Abstract
Fires are among the most common and devastating accidents that unexpectedly impact service structures, often starting with little effort but requiring substantial time, resources, and expense to control. In Ethiopia, fire accidents have frequently caused severe damage to buildings, emphasizing a critical issue. While concrete behavior under normal conditions is well understood and applied in design, its performance under extreme heat remains less explored, posing challenges in creating structures with sufficient fire resistance. The repeated occurrence of destructive fires, resulting in both loss of life and structural failures, highlights the urgency of designing buildings that can withstand high temperatures. This paper examines how elevated temperatures affect the load-carrying capacity of plain concrete beams, focusing on their performance after exposure to intense heat. Factors such as compressive strength, vertical displacement, and load-carrying capacity were analyzed using load-displacement curves under varying temperature levels and exposure durations. Key variables, including concrete grade, temperature, and exposure time, were considered to assess concrete strength in extreme conditions.

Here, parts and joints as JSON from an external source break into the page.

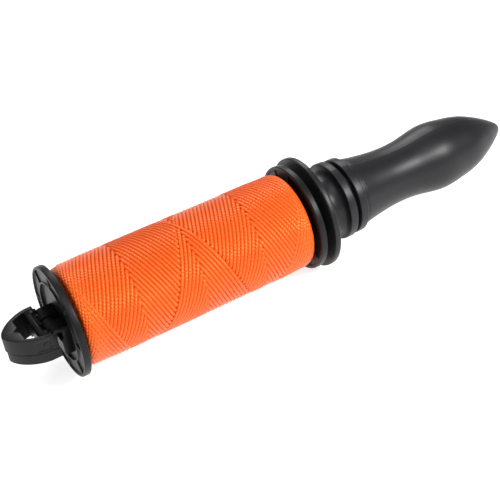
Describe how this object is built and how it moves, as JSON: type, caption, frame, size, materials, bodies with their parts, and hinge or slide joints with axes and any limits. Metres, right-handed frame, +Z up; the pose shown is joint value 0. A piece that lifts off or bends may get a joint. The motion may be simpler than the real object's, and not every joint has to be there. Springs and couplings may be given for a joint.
{
  "type": "chalk line reel",
  "caption": "Hand reel for braided line: a swelling grip and ringed neck, a free-turning flanged spool of cross-wound line, and a folding D-shaped end clip.",
  "frame": {"origin": "under the middle of the reel's length, on the plane it lies on (the guard's rim touches it)", "axes": "+X along the reel's axis towards the grip's tip, +Y along the clip's hinge, +Z up"},
  "size_m": [0.2338, 0.047, 0.0468],
  "materials": {
    "handle_plastic": "satin moulded black, fine grain",
    "spool_plastic": "satin moulded black",
    "clip_plastic": "satin moulded black, edges slightly paler",
    "braided_line": "fluorescent orange braided nylon",
    "steel": "turned, zinc plated",
    "brass": "turned",
    "natural_plastic": "unpigmented acetal"
  },
  "bodies": {
    "handle": {"grip": "handle_plastic", "grip_insert": "brass", "guard_neck": "handle_plastic", "spindle": "steel", "rear_washer": "natural_plastic", "front_washer": "steel", "retaining_screw": "steel"},
    "spool": {"spool_core": "spool_plastic", "rear_bush": "natural_plastic", "front_bush": "natural_plastic", "end_flange": "spool_plastic", "line_former": "natural_plastic", "line_pack": "braided_line"},
    "clip": {"clip_jaw_left": "clip_plastic", "clip_jaw_right": "clip_plastic", "clip_bridge": "clip_plastic", "clip_rivets": "clip_plastic", "hinge_pin": "clip_plastic"}
  },
  "joints": [
    {"name": "spool_spin", "type": "hinge", "parent": "handle", "child": "spool", "pos_m": [0, 0, 0.0235], "axis": [1, 0, 0], "continuous": true},
    {"name": "clip_fold", "type": "hinge", "parent": "spool", "child": "clip", "pos_m": [-0.0985, 0, 0.0235], "axis": [0, 1, 0], "range_deg": [-20, 44]}
  ]
}
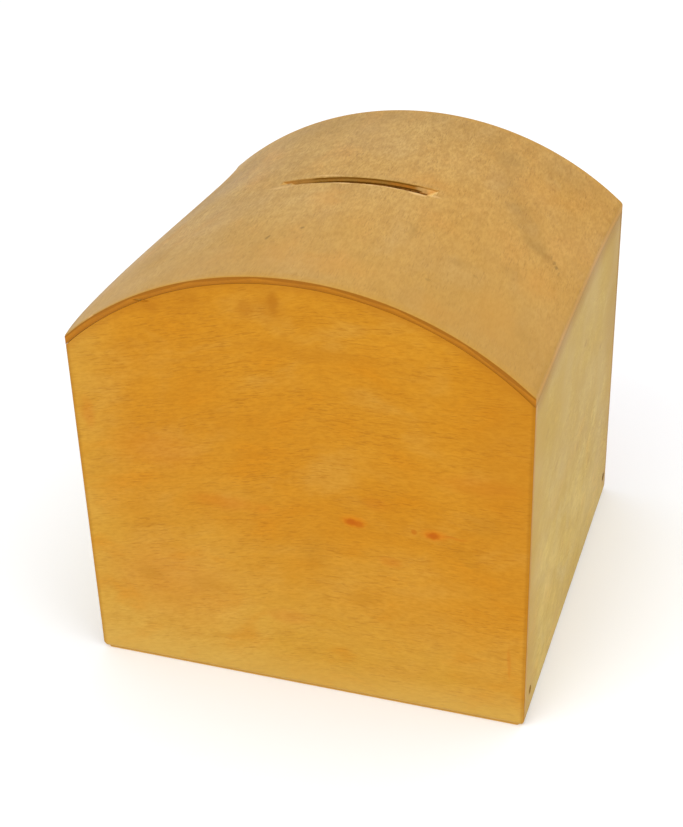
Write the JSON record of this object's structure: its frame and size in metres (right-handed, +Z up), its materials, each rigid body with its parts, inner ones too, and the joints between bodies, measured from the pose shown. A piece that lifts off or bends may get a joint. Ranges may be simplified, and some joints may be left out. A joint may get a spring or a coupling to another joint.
{
  "type": "money box",
  "caption": "Cube-shaped wooden money box with an arched bent-plywood top, a coin slot in its crown and a push-in stopper under its base.",
  "frame": {"origin": "centre of the footprint, on the surface that the box stands on", "axes": "+Z up, front panel towards -Y, +X to the right as seen from the front"},
  "size_m": [0.15, 0.149, 0.1516],
  "materials": {
    "front_ply": "amber varnished plywood, satin",
    "top_ply": "thinly varnished bent plywood, satin",
    "side_wood": "pale varnished solid wood, satin",
    "base_wood": "bare sanded wood",
    "pin_steel": "dull, slightly rusted nail steel",
    "stopper_rubber": "matt black rubber"
  },
  "bodies": {
    "box": {"front_panel": "front_ply", "back_panel": "front_ply", "left_side_board": "side_wood", "right_side_board": "side_wood", "base_board": "base_wood", "curved_top": "top_ply", "left_front_base_pin": "pin_steel", "left_back_base_pin": "pin_steel", "right_front_base_pin": "pin_steel", "right_back_base_pin": "pin_steel"},
    "stopper": {"rubber_stopper": "stopper_rubber"}
  },
  "joints": [
    {"name": "stopper_pull", "type": "slide", "parent": "box", "child": "stopper", "axis": [0, 0, -1], "range_m": [0, 0.02]}
  ]
}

An experimental study on plain concrete beams with grades C-15, C-25, C-30, and C-40 was conducted under temperatures of 100°C, 200°C, and 300°C for four and eight hours. The results revealed that as temperature and exposure time increased, load-carrying capacity significantly declined, with lower-grade concrete suffering more strength loss while higher-grade concrete exhibited better fire resistance. This study underscores the importance of incorporating fire performance into building codes to enhance structural adaptability in fire-prone regions.
Keywords: Concrete Grade, Load Carrying Capacity, Plain Concrete, Temperature.